Opinion: NC museum should be open to sea level rise discussion

Opinion: NC museum should be open to sea level rise discussion

Michael Bragg

The director of the N.C. Museum of Natural Sciences has successfully prevented the screening of a documentary focusing on the effects of sea-level rise in his museum’s Science Cafe, according to indyweek.com.

“Shored Up,” directed by Ben Kalina, deals with the struggles coastal communities face due to super storms and rising sea-levels. The N.C. Coastal Federation, a nonprofit, hoped to show the film at the Museum of Natural Sciences during their weekly talks about science and technology.

That is, until director Emlyn Koster decided to veto the idea. His reason? According to emails the museum provided to INDY week, Koster wrote, “We want to engage the public… rather than focusing on an hour-long film in a theater.”

He went on to say that the museum needs to “ensure a science-centered approach.” This would be fine, if the film was not firmly rooted in science. Coastal Federation officials told INDY week that the science in the documentary is backed up by research.

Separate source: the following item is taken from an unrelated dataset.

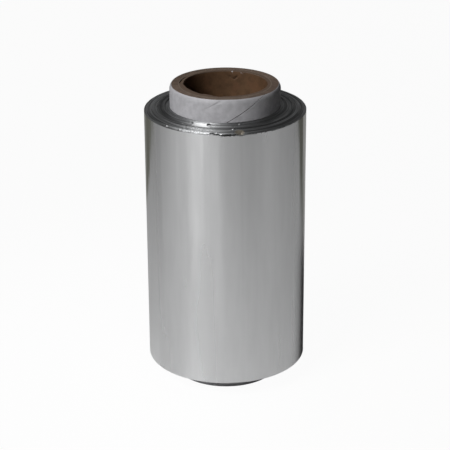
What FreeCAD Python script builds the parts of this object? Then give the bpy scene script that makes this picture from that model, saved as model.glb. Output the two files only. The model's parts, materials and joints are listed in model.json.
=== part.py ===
import FreeCAD, Part
import os

import Sketcher

# An aluminium foil roll standing on its end
# The foil is wound on a spiral paper tube that sticks out of both end faces
# Millimetres and degrees, +Z along the tube's axis, origin at the centre of the lower end


# Driving sizes

SIZES = {
    # The tube, from the spindle hole outwards
    "bore_diameter": 38.0,
    "liner_thickness": 1.6,
    "board_thickness": 3.9,
    "cover_thickness": 0.5,
    "tube_length": 140.0,
    # The rolled-in ends of the tube: the board's edge radius, and how far down it starts
    "curl_radius": 2.7,
    "curl_height": 2.13,
    # The helical seams of the outer cover and of the inner liner
    "ply_pitch": 88.0,
    "cover_seam_gap": 0.35,
    "cover_seam_azimuth": 312.0,
    "liner_seam_gap": 1.0,
    "liner_seam_azimuth": 168.0,
    # The winding, whose inner turns ride up out of line by the telescope
    "roll_diameter": 73.0,
    "web_width": 120.0,
    "lower_stub": 8.5,
    "telescope": 1.7,
    # The spiral line between groups of turns, pressed into both end faces
    "line_turns": 6.0,
    "line_width": 0.35,
    "line_depth": 0.4,
    "line_inner_margin": 0.9,
    "line_outer_margin": 0.6,
}

# Flat facets that make up each curl's quarter round
CURL_FACETS = 2

# Radii and heights that several pieces share, as expressions on the sheet
BORE = "Sizes.bore_diameter / 2"
LINER_OUTER = BORE + " + Sizes.liner_thickness"
BOARD_OUTER = LINER_OUTER + " + Sizes.board_thickness"
COVER_OUTER = BOARD_OUTER + " + Sizes.cover_thickness"
ROLL_OUTER = "Sizes.roll_diameter / 2"
FOOT = "0"
TOP = "Sizes.tube_length"
CURL_CENTRE = BOARD_OUTER + " - Sizes.curl_radius"
BOARD_CURL = "Sizes.curl_radius"
COVER_CURL = "Sizes.curl_radius + Sizes.cover_thickness"

# The end faces of the winding, cones that fall outwards
WINDING_BUILD = "(" + ROLL_OUTER + " - (" + COVER_OUTER + "))"
OUTER_TURN_LOW = "Sizes.lower_stub"
OUTER_TURN_HIGH = "Sizes.lower_stub + Sizes.web_width"
FALL = "Sizes.telescope / " + WINDING_BUILD
LINE_TRAVEL = "(" + WINDING_BUILD + " - Sizes.line_inner_margin - Sizes.line_outer_margin)"


doc = FreeCAD.newDocument("foil_roll")


def make_sheet():
    """Put each driving size in a cell of its own, with its name as alias."""
    table = doc.addObject("Spreadsheet::Sheet", "Sizes")
    for row, (alias, number) in enumerate(SIZES.items(), start=1):
        cell = "B" + str(row)
        table.set("A" + str(row), alias)
        table.set(cell, str(number))
        table.setAlias(cell, alias)
    doc.recompute()
    return table


sheet = make_sheet()


def worth(expression):
    """Return the number that an expression on the sheet stands for."""
    return float(sheet.evalExpression(expression))


def origin_feature(body, role):
    """Find one of the body's own origin planes or axes by its role."""
    return [item for item in body.Origin.OriginFeatures if item.Role == role][0]


def new_body(name):
    """Start a sub-part whose label is the name of its file."""
    body = doc.addObject("PartDesign::Body", name)
    body.Label = name
    body.Placement = FreeCAD.Placement()
    doc.recompute()
    return body


# Sketches in the plane of radius and height

def hold(sketch, kind, edge, expression):
    """Hold one coordinate of an edge's start to an expression on the sheet."""
    index = sketch.addConstraint(Sketcher.Constraint(kind, -1, 1, edge, 1, worth(expression)))
    sketch.setExpression("Constraints[" + str(index) + "]", expression)


def outline(body, name, corners):
    """Sketch a closed outline through corners, each a radius and a height."""
    sketch = body.newObject("Sketcher::SketchObject", name)
    sketch.AttachmentSupport = [(origin_feature(body, "XZ_Plane"), "")]
    sketch.MapMode = "FlatFace"
    spots = [FreeCAD.Vector(worth(radius), worth(height), 0) for radius, height in corners]
    for start, finish in zip(spots, spots[1:] + spots[:1]):
        sketch.addGeometry(Part.LineSegment(start, finish), False)
    for edge, (radius, height) in enumerate(corners):
        before = (edge - 1) % len(corners)
        sketch.addConstraint(Sketcher.Constraint("Coincident", before, 2, edge, 1))
        hold(sketch, "DistanceX", edge, radius)
        hold(sketch, "DistanceY", edge, height)
    doc.recompute()
    return sketch


def curl_corners(curl_radius, at_top):
    """Follow a wall's outside from where its curl starts to the tube's flush cut."""
    corners = []
    for facet in range(CURL_FACETS + 1):
        rise = "Sizes.curl_height * " + str(facet / CURL_FACETS)
        radius = CURL_CENTRE + " + sqrt((" + curl_radius + ")^2 - (" + rise + ")^2)"
        low = "Sizes.curl_height - " + rise
        high = TOP + " - Sizes.curl_height + " + rise
        corners.append((radius, high if at_top else low))
    return corners


def curled_wall(curl_radius):
    """Follow a wall's outside all the way, from the tube's foot to its top."""
    return curl_corners(curl_radius, False)[::-1] + curl_corners(curl_radius, True)


# Features

def turn(body, name, corners):
    """Turn an outline right round the tube's axis."""
    solid = body.newObject("PartDesign::Revolution", name)
    solid.Profile = outline(body, name + "_section", corners)
    solid.ReferenceAxis = (origin_feature(body, "Z_Axis"), [""])
    solid.Angle = 360
    doc.recompute()


def new_groove(body, name, mode, corners):
    """Start a cut that carries an outline down a helix, in one of the helix's modes."""
    groove = body.newObject("PartDesign::SubtractiveHelix", name)
    groove.Profile = outline(body, name + "_section", corners)
    groove.ReferenceAxis = (origin_feature(body, "Z_Axis"), [""])
    groove.Mode = mode
    groove.Reversed = True
    return groove


def cut_seam(body, ply, gap, azimuth):
    """Part a ply along the butt seam of the one strip that it is wound from.

    The seam climbs to the right and comes out of the tube's top at the azimuth.
    """
    inside, outside = ply
    start = TOP + " + Sizes.ply_pitch * (1 - " + azimuth + " / 360)"
    low = start + " - " + gap + " / 2"
    high = start + " + " + gap + " / 2"
    corners = [(inside, low), (outside, low), (outside, high), (inside, high)]
    seam = new_groove(body, "seam", "pitch-height-angle", corners)
    seam.setExpression("Pitch", "Sizes.ply_pitch")
    seam.setExpression("Height", start + " + " + gap)
    doc.recompute()


def press_line(body, name, outer_turn, side):
    """Press a spiral line into an end face, the upper one for side 1, the lower for -1."""
    radius = COVER_OUTER + " + Sizes.line_inner_margin"
    face = outer_turn + " + Sizes.telescope - Sizes.line_inner_margin * " + FALL
    # The profile stands as far clear of the face as it is deep, and twice the line's width there
    bottom = (radius, face + " - Sizes.line_depth * " + str(side))
    left = (radius + " - Sizes.line_width", face + " + Sizes.line_depth * " + str(side))
    right = (radius + " + Sizes.line_width", face + " + Sizes.line_depth * " + str(side))
    line = new_groove(body, name, "height-turns-growth", [bottom, right, left])
    line.setExpression("Turns", "Sizes.line_turns")
    line.setExpression("Growth", LINE_TRAVEL + " / Sizes.line_turns")
    line.setExpression("Height", LINE_TRAVEL + " * " + FALL)
    doc.recompute()


# Sub-parts

def make_liner():
    """The inner ply, which lines the spindle hole and is cut off flush with the board."""
    body = new_body("liner_ply")
    turn(body, "liner_tube", [(BORE, FOOT), (LINER_OUTER, FOOT), (LINER_OUTER, TOP), (BORE, TOP)])
    ply = (BORE + " - Sizes.liner_thickness", LINER_OUTER + " + Sizes.liner_thickness")
    cut_seam(body, ply, "Sizes.liner_seam_gap", "Sizes.liner_seam_azimuth")
    return body


def make_board():
    """The board plies, glued into one wall whose outer edge is rolled in at both ends."""
    body = new_body("core_tube")
    turn(body, "board_tube", [(LINER_OUTER, FOOT)] + curled_wall(BOARD_CURL) + [(LINER_OUTER, TOP)])
    return body


def make_cover():
    """The pale outer ply, which follows the board round the curl at both ends."""
    body = new_body("cover_ply")
    turn(body, "cover_tube", curled_wall(COVER_CURL) + curled_wall(BOARD_CURL)[::-1])
    ply = (CURL_CENTRE, COVER_OUTER + " + Sizes.curl_radius")
    cut_seam(body, ply, "Sizes.cover_seam_gap", "Sizes.cover_seam_azimuth")
    return body


def make_winding():
    """All the turns of foil as one solid, with their spiral line on both end faces.

    Every turn is as wide as the web, so the lower face is hollow by as much as the
    upper one stands up.
    """
    body = new_body("foil_winding")
    corners = [
        (COVER_OUTER, OUTER_TURN_LOW + " + Sizes.telescope"),
        (ROLL_OUTER, OUTER_TURN_LOW),
        (ROLL_OUTER, OUTER_TURN_HIGH),
        (COVER_OUTER, OUTER_TURN_HIGH + " + Sizes.telescope"),
    ]
    turn(body, "wound_foil", corners)
    press_line(body, "upper_line", OUTER_TURN_HIGH, 1)
    press_line(body, "lower_line", OUTER_TURN_LOW, -1)
    return body


def check(parts):
    """Stop unless every object worked out and every sub-part is one sound solid."""
    for item in doc.Objects:
        if "Invalid" in item.State or "Error" in item.State:
            raise RuntimeError(item.Name + " did not recompute: " + ", ".join(item.State))
    for part in parts:
        shape = part.Shape
        if shape.isNull() or not shape.isValid() or len(shape.Solids) != 1:
            raise RuntimeError(part.Label + " is not one sound solid")
        steps = [item for item in part.Group if item.isDerivedFrom("PartDesign::Feature")]
        for before, after in zip(steps, steps[1:]):
            if not 0 < after.Shape.Volume < before.Shape.Volume:
                raise RuntimeError(after.Name + " cut nothing, or everything")


parts = [make_liner(), make_board(), make_cover(), make_winding()]
doc.recompute()
check(parts)

os.makedirs("parts", exist_ok=True)
for part in parts:
    part.Shape.exportStep("parts/" + part.Label + ".step")
    print(part.Label, round(part.Shape.Volume, 1), "cubic millimetres")
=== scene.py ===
import json
import math
import random
from math import radians

import bpy
from mathutils import Euler, Matrix, Vector


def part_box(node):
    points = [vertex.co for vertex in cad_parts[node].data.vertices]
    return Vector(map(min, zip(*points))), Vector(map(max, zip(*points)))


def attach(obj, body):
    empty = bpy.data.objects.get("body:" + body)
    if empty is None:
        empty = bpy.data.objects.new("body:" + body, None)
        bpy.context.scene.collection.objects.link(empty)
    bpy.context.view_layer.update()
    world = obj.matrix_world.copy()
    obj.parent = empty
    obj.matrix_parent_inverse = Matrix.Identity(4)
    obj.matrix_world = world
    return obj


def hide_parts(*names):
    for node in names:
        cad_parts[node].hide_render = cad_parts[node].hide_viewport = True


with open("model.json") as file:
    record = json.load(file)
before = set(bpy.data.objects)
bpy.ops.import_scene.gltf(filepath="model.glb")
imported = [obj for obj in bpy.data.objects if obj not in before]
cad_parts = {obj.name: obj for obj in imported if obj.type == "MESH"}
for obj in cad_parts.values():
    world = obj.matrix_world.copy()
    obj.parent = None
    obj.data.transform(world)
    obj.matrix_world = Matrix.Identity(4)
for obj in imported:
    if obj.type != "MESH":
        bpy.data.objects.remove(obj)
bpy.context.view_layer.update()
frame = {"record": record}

bl_info = {
    "name": "Aluminium foil roll",
    "version": (1, 0, 0),
    "blender": (4, 5, 0),
    "location": "3D View > Sidebar > Foil roll",
    "description": "A small roll of plain aluminium foil on a spiral paper tube, stood on its end",
    "category": "Add Mesh",
}


# Sizes that come from the frame, in metres

FOIL_LOW, FOIL_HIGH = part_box("foil_winding")
BOARD_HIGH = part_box("core_tube")[1]
COVER_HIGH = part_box("cover_ply")[1]
LINER_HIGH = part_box("liner_ply")[1]
MOUNTS = {mount["name"]: mount for mount in frame["record"]["mounts"]}

MM = 0.001
BORE_RADIUS = MOUNTS["spindle_bore"]["dims"]["r_mm"] * MM
LINER_RADIUS = LINER_HIGH.x
BOARD_RADIUS = BOARD_HIGH.x
COVER_RADIUS = COVER_HIGH.x
ROLL_RADIUS = FOIL_HIGH.x
TUBE_TOP = BOARD_HIGH.z

DOUBLES = 0.002 * MM
"""Vertices nearer to each other than this are merged."""
CLEARANCE = 0.01 * MM
"""How far a piece stays clear of its neighbour and of the tube's cut ends."""
SHARP = radians(40)
"""Edges that fold more than this are left sharp."""
PHOTO_SIDE = radians(-90)
"""Azimuth, from +X, of the side that faces the camera."""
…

It seems to me that Koster has a different motive to preventing the screening of “Shored Up,” one that is quite possibly based on politics.

In 2012, North Carolina legislators passed a law that prevents the scientifically sound measuring of sea levels along the state’s coast.

This law places restrictions on state agencies, making it difficult to prepare for sea-level rise, according to INDY week.

The same article states that the result is that developers are free to build in low-lying, weak areas along the coast free from additional regulations. This law seems to allow developers to scam real estate buyers.

Coastal Federation officials admitted that the documentary does not allow the opposing parties to rebut this argument. However, the film was reviewed with museum management, and it was decided that a panel discussion would be held after the movie to allow those with differing points of view to express their ideas, according to INDY week.

According to the report, Koster would not even allow this and canceled the screening. It is hugely disappointing that the director of the museum, who vocalizes his desire to teach factual science, does not advocate a film that does just that.

I can appreciate that the museum wanted to share opposing views, but preventing the movie from showing altogether is a blow to freedom of speech.

If Koster is concerned about the reputation of his museum, I think he has more to fear by preventing “Shored Up” from screening.